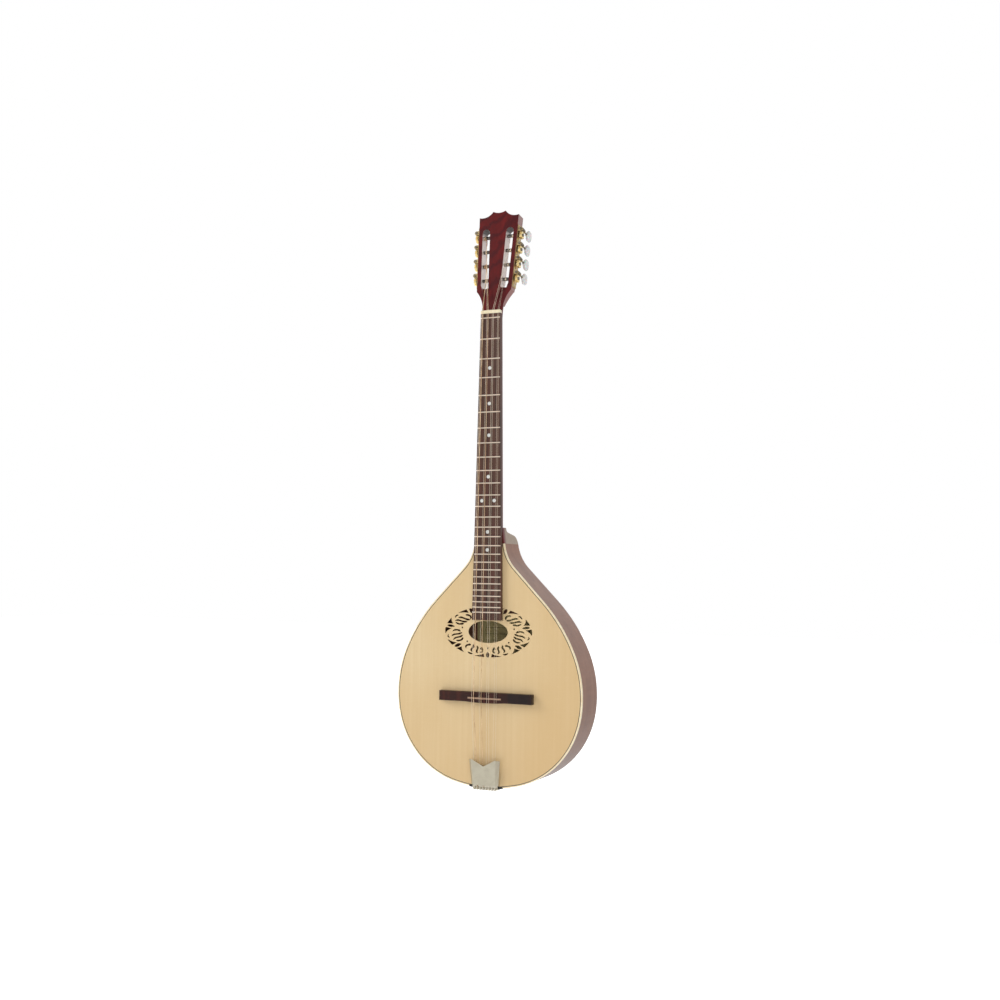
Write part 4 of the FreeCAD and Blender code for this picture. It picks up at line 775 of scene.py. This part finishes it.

...

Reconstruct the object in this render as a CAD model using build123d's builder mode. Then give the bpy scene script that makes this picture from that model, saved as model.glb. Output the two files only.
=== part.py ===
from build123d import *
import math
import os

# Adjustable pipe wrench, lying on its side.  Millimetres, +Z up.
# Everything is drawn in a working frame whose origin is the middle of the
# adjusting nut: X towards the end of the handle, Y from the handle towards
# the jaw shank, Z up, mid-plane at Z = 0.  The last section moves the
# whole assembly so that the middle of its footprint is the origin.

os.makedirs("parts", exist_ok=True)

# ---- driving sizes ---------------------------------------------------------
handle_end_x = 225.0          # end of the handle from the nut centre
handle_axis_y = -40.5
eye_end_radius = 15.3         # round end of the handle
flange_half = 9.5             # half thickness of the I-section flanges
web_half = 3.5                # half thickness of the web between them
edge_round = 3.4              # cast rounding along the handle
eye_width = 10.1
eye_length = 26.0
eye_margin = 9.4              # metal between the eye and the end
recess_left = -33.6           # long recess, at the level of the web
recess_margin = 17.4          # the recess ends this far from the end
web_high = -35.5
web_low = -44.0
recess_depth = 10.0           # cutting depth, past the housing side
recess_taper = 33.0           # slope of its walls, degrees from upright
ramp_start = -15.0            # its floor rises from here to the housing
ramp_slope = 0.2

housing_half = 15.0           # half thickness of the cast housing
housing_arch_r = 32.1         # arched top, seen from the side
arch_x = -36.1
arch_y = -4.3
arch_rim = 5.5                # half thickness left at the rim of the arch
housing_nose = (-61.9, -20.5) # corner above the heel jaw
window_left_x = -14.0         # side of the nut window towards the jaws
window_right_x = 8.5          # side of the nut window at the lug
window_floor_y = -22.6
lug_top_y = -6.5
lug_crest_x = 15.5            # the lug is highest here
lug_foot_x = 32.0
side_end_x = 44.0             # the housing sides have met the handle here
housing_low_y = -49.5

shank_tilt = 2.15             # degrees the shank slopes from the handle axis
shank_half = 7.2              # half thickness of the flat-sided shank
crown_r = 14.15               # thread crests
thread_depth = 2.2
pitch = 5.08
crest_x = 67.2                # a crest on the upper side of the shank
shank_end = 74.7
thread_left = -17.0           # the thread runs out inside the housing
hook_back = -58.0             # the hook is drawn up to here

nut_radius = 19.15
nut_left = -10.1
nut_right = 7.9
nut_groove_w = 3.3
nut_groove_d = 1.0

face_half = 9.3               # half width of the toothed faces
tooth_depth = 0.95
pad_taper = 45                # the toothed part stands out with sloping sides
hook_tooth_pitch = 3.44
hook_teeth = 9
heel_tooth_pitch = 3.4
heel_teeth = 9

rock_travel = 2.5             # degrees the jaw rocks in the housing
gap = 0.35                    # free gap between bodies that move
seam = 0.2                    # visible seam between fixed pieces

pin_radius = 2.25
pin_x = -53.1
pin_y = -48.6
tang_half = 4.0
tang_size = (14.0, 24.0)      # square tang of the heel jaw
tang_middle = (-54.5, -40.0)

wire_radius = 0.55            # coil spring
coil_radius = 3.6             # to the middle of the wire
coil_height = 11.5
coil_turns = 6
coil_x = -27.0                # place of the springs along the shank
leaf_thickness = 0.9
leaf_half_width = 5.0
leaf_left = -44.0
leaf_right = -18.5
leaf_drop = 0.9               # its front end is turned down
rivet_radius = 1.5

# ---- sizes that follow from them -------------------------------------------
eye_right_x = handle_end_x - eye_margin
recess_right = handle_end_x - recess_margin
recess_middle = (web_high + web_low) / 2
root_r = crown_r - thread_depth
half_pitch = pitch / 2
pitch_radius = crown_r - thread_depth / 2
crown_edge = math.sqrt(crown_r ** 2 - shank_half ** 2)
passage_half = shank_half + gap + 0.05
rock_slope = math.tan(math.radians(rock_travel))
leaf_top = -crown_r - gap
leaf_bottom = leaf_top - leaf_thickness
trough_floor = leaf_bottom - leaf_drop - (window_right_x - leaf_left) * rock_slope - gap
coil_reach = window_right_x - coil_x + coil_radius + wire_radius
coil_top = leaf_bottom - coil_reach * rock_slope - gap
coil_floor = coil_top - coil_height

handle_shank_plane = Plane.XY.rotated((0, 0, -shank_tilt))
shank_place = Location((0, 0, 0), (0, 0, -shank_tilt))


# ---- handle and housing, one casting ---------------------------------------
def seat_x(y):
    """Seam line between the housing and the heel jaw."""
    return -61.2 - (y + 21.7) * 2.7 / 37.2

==

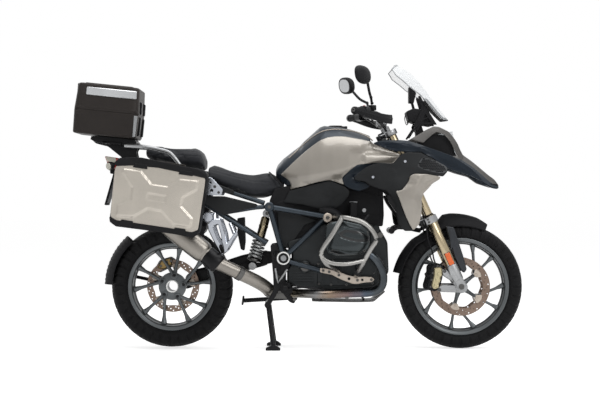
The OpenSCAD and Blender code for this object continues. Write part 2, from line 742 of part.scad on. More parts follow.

■ **Instruction**
From the line containing "Reconstruct the object" down to the line containing "ramp_slope = 0.2" in the material above, reproduce every line exactly, including the two end lines.

■ **Correct output**
Reconstruct the object in this render as a CAD model using build123d's builder mode. Then give the bpy scene script that makes this picture from that model, saved as model.glb. Output the two files only.
=== part.py ===
from build123d import *
import math
import os

# Adjustable pipe wrench, lying on its side.  Millimetres, +Z up.
# Everything is drawn in a working frame whose origin is the middle of the
# adjusting nut: X towards the end of the handle, Y from the handle towards
# the jaw shank, Z up, mid-plane at Z = 0.  The last section moves the
# whole assembly so that the middle of its footprint is the origin.

os.makedirs("parts", exist_ok=True)

# ---- driving sizes ---------------------------------------------------------
handle_end_x = 225.0          # end of the handle from the nut centre
handle_axis_y = -40.5
eye_end_radius = 15.3         # round end of the handle
flange_half = 9.5             # half thickness of the I-section flanges
web_half = 3.5                # half thickness of the web between them
edge_round = 3.4              # cast rounding along the handle
eye_width = 10.1
eye_length = 26.0
eye_margin = 9.4              # metal between the eye and the end
recess_left = -33.6           # long recess, at the level of the web
recess_margin = 17.4          # the recess ends this far from the end
web_high = -35.5
web_low = -44.0
recess_depth = 10.0           # cutting depth, past the housing side
recess_taper = 33.0           # slope of its walls, degrees from upright
ramp_start = -15.0            # its floor rises from here to the housing
ramp_slope = 0.2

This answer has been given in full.